Il n'y avait qu'un homme si merveilleusement dépourvu de tout sens critique et chargé d'une érudition de si faux aloi, qui méritât de devenir, malgré ses hérésies protectionnistes, la source cachée de sagesse harmonique où ont puisé les Bastiat et autres prôneurs du libre échange.


Notes

[1] C'est à dire, sa valeur comparée à la plus value.

[2] Nous examinerons ailleurs les circonstances qui, par rapport à la productivité, peuvent modifier cette loi pour des branches de production particulières.

[3] James Anderson : Observations on the means of exciting a spirit of Nationai Industry, etc. Edinburgh, 1777, p. 350, 351.)   La Commission royale, chargée d'une enquête sur les chemins de fer, dit au contraire : « Le travail est plus cher en Irlande qu'en Angleterre, parce que les salaires y sont beaucoup plus bas. (Royal Commission on Railways, 1867. Minutes, p. 2074.)

[4] Ure, l. c., t.II, p. 58.

[5] En Russie, les filatures sont dirigées par des Anglais, le capitaliste indigène n'étant pas apte à cette fonction.
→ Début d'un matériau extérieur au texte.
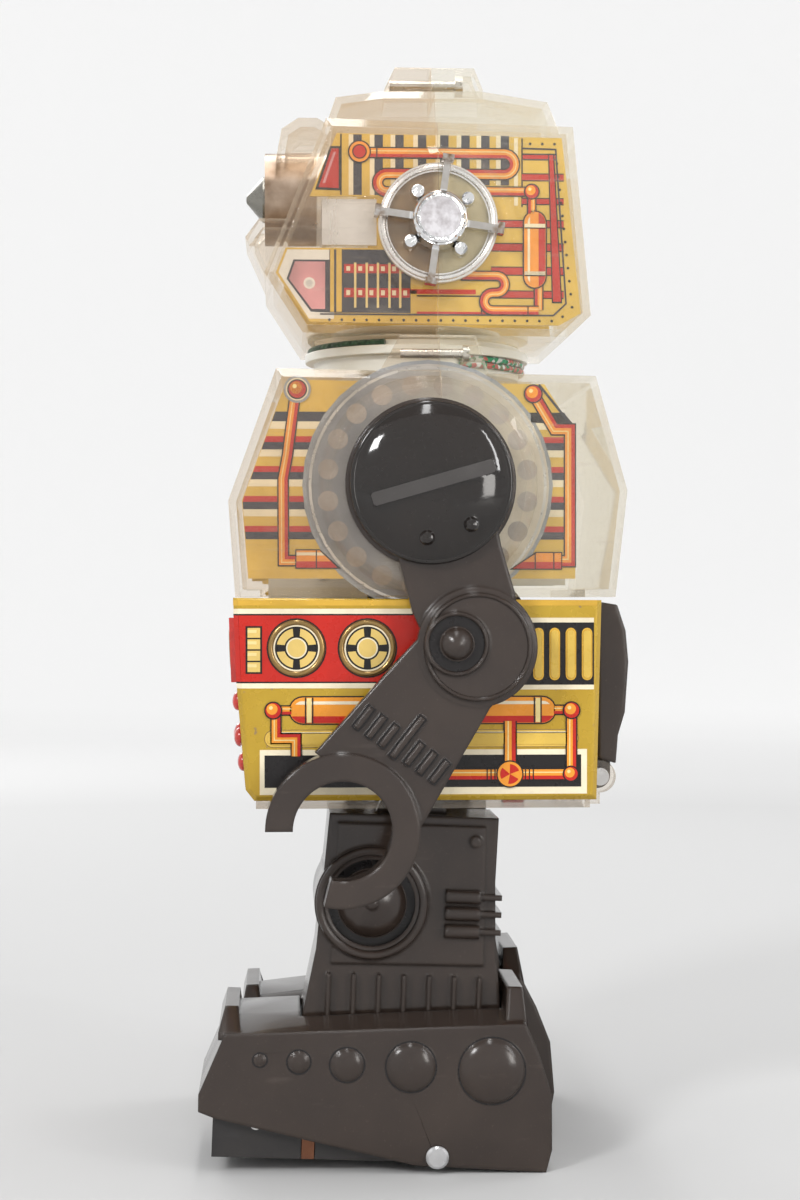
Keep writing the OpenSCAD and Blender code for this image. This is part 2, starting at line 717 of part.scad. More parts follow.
// Half-round clips on the rear edge of the leg
module leg_clips() {
    for (z = [58.8, 63.4, 67.8]) {
        translate([leg_out + leg_skin - 0.4, 9, z]) rotate([-90, 0, 0]) cylinder(h = 9, r = 1.8);
        translate([leg_out - 1, 18 - eps, z - 0.7]) cube([3, 5.6, 1.4]);
        translate([leg_in, 20, z - 0.7]) cube([leg_out - leg_in + 2, 3.6, 1.4]);
    }
}

// Height of the foot's seat under the leg at y
function seat_z(y) =
    let (a = leg_side[0], b = leg_side[1])
        a[1] + (b[1] - a[1]) * (y - a[0]) / (b[0] - a[0]);

module leg(side) {
    panel = [[-20, 49.5], [19.6, 50], [19, 85.9], [-19.4, 85.9]];
    drive_y = crank_at[0];
    drive_z = crank_at[1];
    color([0.22, 0.20, 0.19]) leg_place(side) difference() {
        union() {
            slab(leg_side, leg_in, leg_out);
            slab(panel, leg_in - 1, leg_out + 1);
            rod(knee, 14.8, leg_in - 2, leg_out + leg_skin);
            rod([16.3, 82.1], 1.5, leg_out, leg_out + 2.4);
            leg_clips();
            // fins at the ankle
            for (y = [-20.4 : 6.5 : 18.8])
                translate([leg_out - eps, y - 0.5, seat_z(y) + 0.1]) cube([2.4, 1, 47 - seat_z(y)]);
            // drive tang: up through the base tray to the hip, and forward to the crank
            slab([[-10, 86], [10, 86], [6.6, hip_z], [4, 103], [-9, 103.6], [-15, 112], [-26, 100.5],
                [-6.6, 95]], tang_in, tang_out);
            rod([0, hip_z], 6.6, tang_in, tang_out);
            rod([drive_y, drive_z], 9.6, tang_in, tang_out);
        }
        rod([0, hip_z], 2 + run, 0, 60);
        rod([drive_y, drive_z], 6.4, 0, 60);
        // recessed ring of the knee, both sides
        for (x = [leg_in - leg_skin - 1, leg_out + leg_skin - 2.6]) difference() {
            rod(knee, 11.2, x, x + 3.6);
            rod(knee, 9, x - 1, x + 5);
        }
        // hollow of the leg, open below
        difference() {
            slab(inset(leg_side, 2), leg_in + 2, leg_out - 2);
            translate([0, -40, 80]) cube([60, 80, 20]);
        }
        for (y = screw_ys) translate([screw_x, y, 30]) cylinder(h = 12, r = 1.3);
    }
    color([0.22, 0.20, 0.19]) leg_place(side) difference() {
        for (y = screw_ys) translate([screw_x, y, 37.4]) cylinder(h = 44, r = 3);
        for (y = screw_ys) translate([screw_x, y, 30]) cylinder(h = 20, r = 1.3);
    }
}

module leg_left() leg(1);
module leg_right() leg(-1);

// Toe and heel bumpers: a ridge with sloping ends across the foot
module bumper(y0, y1, y2, base_z, top_z) {
    hull() {
        translate([foot_in + 1, y0, base_z]) cube([foot_out - foot_in - 2, y1 - y0, 2]);
        translate([foot_in + 7, y0 + y2, top_z - 0.2]) cube([foot_out - foot_in - 16, y1 - y0 - 2, 0.2]);
    }
}

// Flat seat in the foot's roof that the leg stands in
module leg_seat() {
    seat = [leg_side[0] + [-0.3, -0.1], leg_side[1] + [0.3, -0.1], [24.7, 60], [-27.3, 60]];
    slab(seat, leg_in - 1.2, leg_out + 2.6);
}

module foot_shell(side) {
    color([0.22, 0.20, 0.19]) leg_place(side) difference() {
        union() {
            hull() {
                slab(foot_side, foot_in, foot_out);
                slab(foot_top, foot_in + 7, foot_out - 14);
            }
            bumper(-48, -42.6, 1.4, 31, 38.4);
            bumper(24.6, 30.6, 1, 34, 45.4);
            for (dome = foot_domes)
                turned([dome[0], dome[1]], [[0, foot_out - 1], [dome[2], foot_out - 1],
                    for (a = [0 : 15 : 90]) [dome[2] * cos(a), foot_out + 0.3 * dome[2] * sin(a)]]);
        }
        // hollow, open below
        hull() {
            slab(inset(foot_side, foot_wall), foot_in + foot_wall, foot_out - foot_wall);
            slab(inset(foot_top, 2 * foot_wall), foot_in + 8, foot_out - 15);
        }
        slab([[-48.8, -5], [34.2, -5], [34.2, 6], [-48.8, 14.6]], foot_in + foot_wall, foot_out - foot_wall);
        leg_seat();
        for (y = screw_ys) translate([screw_x, y, 20]) cylinder(h = 30, r = 1.6);
        rod([rear_axle_y, roller_r + 0.3], 1.5 + run, 0, 60);
    }
    // screw bosses under the roof
    color([0.22, 0.20, 0.19]) leg_place(side) difference() {
        for (y = screw_ys) translate([screw_x, y, boss_z]) cylinder(h = 9, r = 4.4);
        leg_seat();
        for (y = screw_ys) translate([screw_x, y, boss_z - 1]) cylinder(h = 20, r = 1.6);
    }
}

module foot_shell_left() foot_shell(1);
module foot_shell_right() foot_shell(-1);

// Pressed metal tray under the foot, with slots for the wheel, the roller and the pawl
module sole_tray(side) {
    color([0.16, 0.16, 0.17]) leg_place(side) difference() {
        slab(tray_side, tray_in, tray_out);
        slab([[-47.8, 1.7], [30.2, 1.7], [30.2, 20], [-47.8, 20]], tray_in + 0.8, tray_out - 0.8);
        translate([20, wheel_y - 9, -5]) cube([14, 18, 10]);
        translate([tray_in + 2, rear_axle_y - 5, -5]) cube([tray_out - tray_in - 4, 10, 8.6]);
        translate([tray_out - 0.9, -26, -5]) cube([2, 3.6, 14]);
        translate([tray_out - 2, -26, -5]) cube([4, 3.6, 7]);
        rod([wheel_y, wheel_r], 1.5, 0, 60);
        rod([rear_axle_y, roller_r + 0.3], 1.5 + run, 0, 60);
    }
}

module sole_tray_left() sole_tray(1);
module sole_tray_right() sole_tray(-1);

module front_axle(side) {
    color("silver") leg_place(side) rod([wheel_y, wheel_r], 1.5, tray_in - 0.6, tray_out + 0.6);
}

module front_axle_left() front_axle(1);
module front_axle_right() front_axle(-1);

module front_wheel(side) {
    color([0.08, 0.08, 0.08]) leg_place(side)
        turned([wheel_y, wheel_r], [[1.5 + run, 22], [3.5, 22], [3.5, 23], [wheel_r - 2, 23],
            [wheel_r - 2, 22], [wheel_r, 22.6], [wheel_r, 31.4], [wheel_r - 2, 32], [wheel_r - 2, 31],
            [3.5, 31], [3.5, 32], [1.5 + run, 32]]);
}

module front_wheel_left() front_wheel(1);
module front_wheel_right() front_wheel(-1);

// Rear axle with two small rollers and a silver cap on its outer end
module rear_axle(side) {
    color([0.8, 0.8, 0.8]) leg_place(side)
        turned([rear_axle_y, roller_r + 0.3], [[0, foot_in - 1], [2.2, foot_in - 1], [2.2, foot_in - 0.2],
            [1.5, foot_in - 0.2], [1.5, 13], [roller_r, 13], [roller_r, 17], [1.5, 17], [1.5, 37],
            [roller_r, 37], [roller_r, 41], [1.5, 41], [1.5, foot_out + 0.3], [2.9, foot_out + 0.3],
            [2.9, foot_out + 1], [2.3, foot_out + 1.6], [0, foot_out + 1.6]]);
}

module rear_axle_left() rear_axle(1);
module rear_axle_right() rear_axle(-1);

// Copper spring pawl that lets the foot roll only forwards
module ratchet_pawl(side) {
    color([0.6, 0.32, 0.2]) leg_place(side)
    {
        translate([tray_out - 0.7, -25.8, 0.9]) cube([0.6, 3.2, 7.9]);
        translate([tray_out - 5, -25.8, 8.2]) cube([4.9, 3.2, 0.6]);
        translate([tray_out - 5, -25.8, 8.2]) cube([3, 14, 0.6]);
    }
}

module ratchet_pawl_left() ratchet_pawl(1);
module ratchet_pawl_right() ratchet_pawl(-1);

module foot_screws(side) {
    color("silver") leg_place(side) for (y = screw_ys) translate([screw_x, y, boss_z]) {
        translate([0, 0, -0.1]) cylinder(h = 18, r = 1.3);
        translate([0, 0, -1.6]) cylinder(h = 1.6, r = 2.6);
    }
}

module foot_screws_left() foot_screws(1);
module foot_screws_right() foot_screws(-1);

head_shell_front();
head_shell_rear();
head_panel_left();
head_panel_right();
lamp_housing();
nose_cone();
head_bulb();
head_screw();
ear_dish_left();
ear_dish_right();
ear_spinner_left();
ear_spinner_right();
neck_collar();
neck_wires();
chest_shell_front();
chest_shell_rear();
chest_panel_left();
chest_panel_right();
shoulder_screws();
shoulder_axles();
gear_frame();
gear_shafts();
motor();
motor_pinion();
first_gear();
second_gear();
third_gear();
crank_shaft();
waist_body();
base_tray();
front_bezel();
front_lenses();
battery_box();
battery_cells();
battery_contacts();
battery_cover();
cover_hinge_pin();
switch_slider();
hip_shaft();
arm_left();
arm_right();
shoulder_cap_left();
shoulder_cap_right();
leg_left();
leg_right();
foot_shell_left();
foot_shell_right();
sole_tray_left();
sole_tray_right();
front_wheel_left();
front_wheel_right();
front_axle_left();
front_axle_right();
rear_axle_left();
rear_axle_right();
ratchet_pawl_left();
ratchet_pawl_right();
foot_screws_left();
foot_screws_right();
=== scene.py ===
import math

import bpy
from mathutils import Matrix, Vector


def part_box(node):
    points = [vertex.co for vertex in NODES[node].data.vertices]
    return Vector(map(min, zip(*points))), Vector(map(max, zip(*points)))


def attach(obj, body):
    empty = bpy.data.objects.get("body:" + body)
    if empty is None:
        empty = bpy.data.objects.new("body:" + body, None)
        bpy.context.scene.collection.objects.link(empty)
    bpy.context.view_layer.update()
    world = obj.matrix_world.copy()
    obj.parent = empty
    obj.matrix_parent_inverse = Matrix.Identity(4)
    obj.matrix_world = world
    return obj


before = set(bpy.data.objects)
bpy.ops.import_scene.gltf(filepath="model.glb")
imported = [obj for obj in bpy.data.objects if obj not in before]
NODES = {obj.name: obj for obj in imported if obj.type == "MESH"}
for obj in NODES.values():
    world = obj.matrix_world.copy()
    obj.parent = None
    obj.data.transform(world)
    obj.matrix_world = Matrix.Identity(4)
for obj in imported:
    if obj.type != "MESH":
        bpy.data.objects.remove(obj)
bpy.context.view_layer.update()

ENDS = ("left", "right")

# Lengths are in millimetres and places are (y, z), with z measured before the robot's standing lift
MM = 1000.0
WAIST_BOTTOM = 93.0
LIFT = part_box("waist_body")[0].z * MM - WAIST_BOTTOM
LAYER = 0.05  # thickness of one printed layer
EDGE = 1.2  # chamfer round the tin waist
EAR = (6.0, 241.7)
SHOULDER = (3.0, 173.4)
ELBOW = (14.4, 132.3)
ELBOW_RING = (9.1, 133.1)
HIP = (0.0, 98.0)
KNEE = (-10.0, 65.5)

# y, z and radius of each dome along the side of a foot
FOOT_DOMES = ((-37.2, 26.5, 1.6), (-27.4, 26.3, 2.8), (-15.2, 25.9, 4.2), (1.0, 25.8, 6.2),
              (21.6, 25.4, 8.3))

# Angles in degrees: how far the ear ornament is turned, how far the right arm stands back, how far
# each leg is from upright, and how far the forearm's ribs lean
EAR_TURN = 8.0
RIGHT_ARM_BACK = 14.0
LEG_PHASE = 2.2
FORE_LEAN = 38.0


# ---- materials ----

class Shader:
    """A node-based material with a few shorthands for the patterns used below."""

    def __init__(self, name):
        self.mat = bpy.data.materials.new(name)
        self.mat.use_nodes = True
        self.nodes = self.mat.node_tree.nodes
        self.links = self.mat.node_tree.links
        self.bsdf = self.nodes["Principled BSDF"]
        self.out = self.nodes["Material Output"]
        self.coords = self.nodes.new("ShaderNodeTexCoord").outputs["Object"]

    def link(self, a, b):
        self.links.new(a, b)

    def noise(self, scale, detail=4.0, stretch=None):
        """Noise with its scale given in features per metre."""
        tex = self.nodes.new("ShaderNodeTexNoise")
        tex.inputs["Scale"].default_value = scale
        tex.inputs["Detail"].default_value = detail
        source = self.coords
        if stretch:
            mapping = self.nodes.new("ShaderNodeMapping")
            mapping.inputs["Scale"].default_value = stretch
            self.link(source, mapping.inputs["Vector"])
            source = mapping.outputs["Vector"]
        self.link(source, tex.inputs["Vector"])
        return tex.outputs["Fac"]

    def between(self, fac, low, high, out_low, out_high):
        """fac mapped from low..high to out_low..out_high and clamped."""
        node = self.nodes.new("ShaderNodeMapRange")
        node.inputs["From Min"].default_value = low
        node.inputs["From Max"].default_value = high
        node.inputs["To Min"].default_value = out_low
        node.inputs["To Max"].default_value = out_high
        self.link(fac, node.inputs["Value"])
        return node.outputs["Result"]

    def mix(self, fac, a, b):
        """Colour mixed from a to b; each is a colour or a socket."""
        node = self.nodes.new("ShaderNodeMix")
        node.data_type = "RGBA"
        self.link(fac, node.inputs["Factor"])
        colour_a, colour_b, colour_out = node.inputs[6], node.inputs[7], node.outputs[2]
        for value, socket in ((a, colour_a), (b, colour_b)):
            if isinstance(value, tuple):
                socket.default_value = (*value, 1.0)
            else:
                self.link(value, socket)
        return colour_out

    def bump(self, fac, strength, distance, edge=0.0):
        """Fine relief; edge is the radius in mm to which sharp edges look rolled over."""
        node = self.nodes.new("ShaderNodeBump")
        if edge:
            rolled = self.nodes.new("ShaderNodeBevel")
            rolled.samples = 6
            rolled.inputs["Radius"].default_value = edge / MM
            self.link(rolled.outputs["Normal"], node.inputs["Normal"])
        node.inputs["Strength"].default_value = strength
        node.inputs["Distance"].default_value = distance
        self.link(fac, node.inputs["Height"])
        self.link(node.outputs["Normal"], self.bsdf.inputs["Normal"])

    def position(self, axis):
        split = self.nodes.new("ShaderNodeSeparateXYZ")
        self.link(self.coords, split.inputs["Vector"])
        return split.outputs[axis]

    def radius_from(self, y, z):
        """Distance from an axis along X, in metres."""
        near = self.nodes.new("ShaderNodeVectorMath")
        near.operation = "MULTIPLY"
        near.inputs[1].default_value = (0, 1, 1)
        self.link(self.coords, near.inputs[0])
        far = self.nodes.new("ShaderNodeVectorMath")
        far.operation = "DISTANCE"
        far.inputs[1].default_value = (0, y / MM, (z + LIFT) / MM)
        self.link(near.outputs["Vector"], far.inputs[0])
        return far.outputs["Value"]

    def math(self, operation, a, b):
        """a and b, each a socket or a number, joined and clamped to 0..1."""
        node = self.nodes.new("ShaderNodeMath")
        node.operation = operation
        node.use_clamp = True
        for value, socket in zip((a, b), node.inputs):
            if isinstance(value, float):
                socket.default_value = value
            else:
                self.link(value, socket)
        return node.outputs[0]

    def set(self, **values):
        for key, value in values.items():
            socket = self.bsdf.inputs[key.replace("_", " ")]
            if isinstance(value, tuple):
                socket.default_value = (*value, 1.0)
            elif isinstance(value, (int, float)):
                socket.default_value = value
            else:
                self.link(value, socket)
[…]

D'après des détails exacts, fournis à M. Redgrave par un de ces directeurs anglais, le salaire est piteux, l'excès de travail effroyable, et la production continue jour et nuit sans interruption. Néanmoins, ces filatures ne végètent que grâce au système prohibitif.

[6] Reports of lnsp. of Fact, 31 st. october 1866, p. 31, 37. Je pourrais, dit encore M. Redgrave, nommer beaucoup de filatures de mon district, où des mules à deux mille deux cents broches sont surveillées par une seule personne, aidée de deux filles, et où on fabrique par jour deux cent vingt livres de filés, d'une longueur de quatre cents milles (anglais).

[7] H. Carey : Essay on the rate of Wages with an Examination of the causes of the Differences in the conditions of the Labouring Population throughouthhe World. Philadelphia, 1835.